Dividend Rating (Seeking Alpha Financials)

PLD has a substantial amount of debt on its balance sheet, $18.4 billion to be exact, which is an increase of 10% year over year. This is a high amount of debt, although not a surprise for the REIT industry. The company has $1.9 billion on its balance sheet at the time of writing and strong free cash flow ($3.4B) to manage debt payments.

In order to value this REIT, I will look at one simple metric: the Net Asset Value per share.
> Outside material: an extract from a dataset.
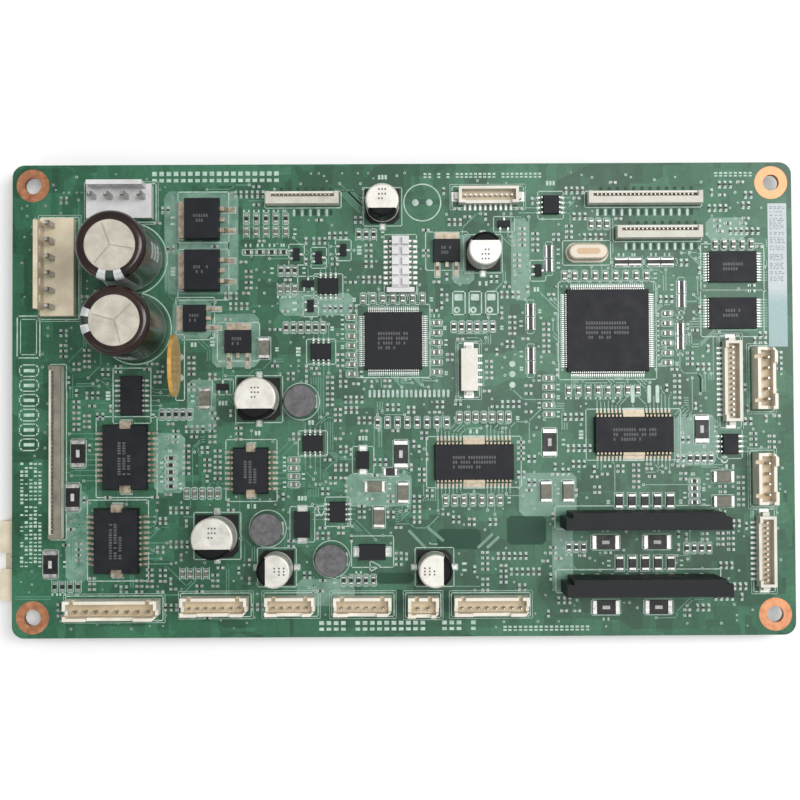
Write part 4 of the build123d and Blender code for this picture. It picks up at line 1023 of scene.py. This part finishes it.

In this case, the consensus Net Asset Value dividend by the share price mean is $145/share, which is 15% higher than where the stock is trading at the time of writing ~$122. Thus, it is undervalued.

Risks

High Valuation Relative To Sector

The Price to Funds from operations (P/FFO) does show the REIT is priced at a P/AFFO of 27. This is 58% higher than the sector median and thus could be a risk. However, as PLD has high quality tenants (Amazon) with large industrial scale. This should impact the valuation in a positive manner.

P/AFFO

P/AFFO (Seeking Alpha)

Recession/Tenants Not Paying

The high inflation and rising interest rate environment has led to analysts predicted a “shallow but long” recession, which is expected to start in Q422. For any real estate company, tough business can lead to tenants falling on tough times. In this case, the company has a 97% occupancy rate and 75% retention rate with many high quality tenants. Thus, I don’t believe this is a major risk.

Final Thoughts

Prologis is the largest industrial REIT in the world and a true backbone of the logistics industry. They have an elite list of well-established tenants and global diversification, which is rare in the industry. The recently planned acquisition of Duke Realty offers many synergies. In addition, the company’s Solar Panel and Operations initiatives offer many growth avenues for the future. The 2.58% dividend isn’t the highest in the industry, but future growth avenues and tenant means this is likely to be stable. The stock is currently undervalued relative to its Net Asset Value, and thus this is poised to “deliver” for investors long term.